Figure 1. Womens March on Washington, January 21, 2017. Photograph by JohnJackPhotography.
Before 2001, images of Muslims, who were commonly associated with the Middle East, served to exotify, mystify, and evoke a distant threat: flying carpets, belly dancers, harem women, wish-granting genies, camel-riding Arabs, oil-rich sheikhs, gun-toting hijackers, black-veiled women, and turbaned mullahs. With the September 11, 2001, attacks, that wall of separation between Muslims and the United States was punctured. Suddenly people who had been living in the United States for years, decades, or generations began to be seen in a new light. Identified with the moniker Muslim or Arab, people were called on to fill these categories. I remember my own wonder at suddenly seeing television programs filled with talking heads discussing my part of the world or speaking as Muslims themselves. I also remember being asked for the first time, from curious and supportive acquaintances, if I was Muslim. As an Iranian American with Muslim family members, even as someone who is not religious and has never self-identified (or dis-identified) as Muslim, it seemed like the world where I was from was coming into recognition in a new way. It was oddly affirming.
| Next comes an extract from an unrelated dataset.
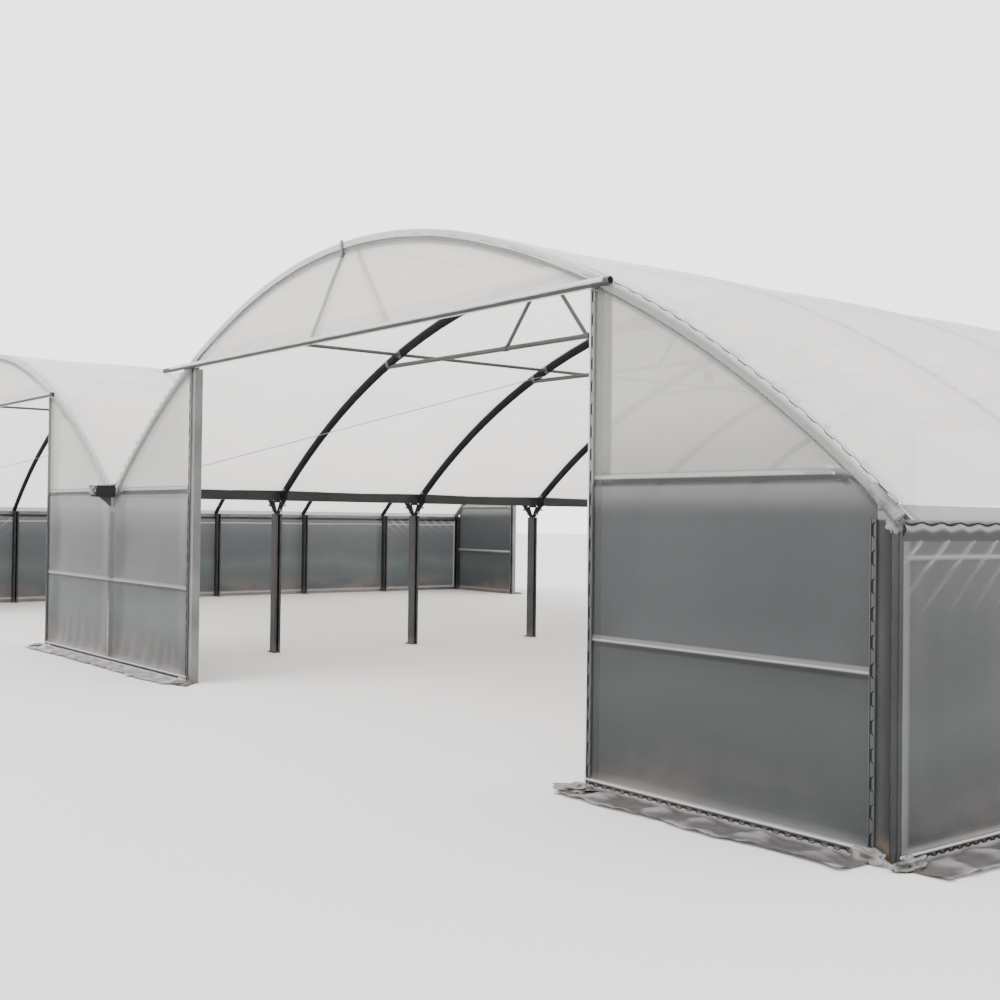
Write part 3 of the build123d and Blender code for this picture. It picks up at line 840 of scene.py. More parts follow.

These memories seem naive looking back, as I am, from the era of Trump. Nevertheless, a mode of relating to Muslims took shape in the post-9/11 period that has left its indelible mark, especially on those who espouse inclusion and multiculturalism. In analyzing discourses of tolerance, one can see how the articulation of liberal values in the public sphere functions today. Do representations of Muslims as tolerable and sympathetic actually promote tolerance? Do they create space for Muslims to hold differing religious, cultural, and political perspectives and still be deemed acceptable? As should already be clear, this book is not about Muslims themselves. It is not about the more than one billion people globally who claim Islam as their faith, the millions of Americans who do, or the millions of Americans who come from countries where Islam is the predominant religion. It is also not about Islam as a faith with multiple denominations, sects, and schools of thought or Islam as comprising highly variable cultural norms associated with people who practice the religion. Rather, this book is about how Muslims are represented and perceived, and particularly how articulations of sympathy and tolerance for Muslims shape those perceptions.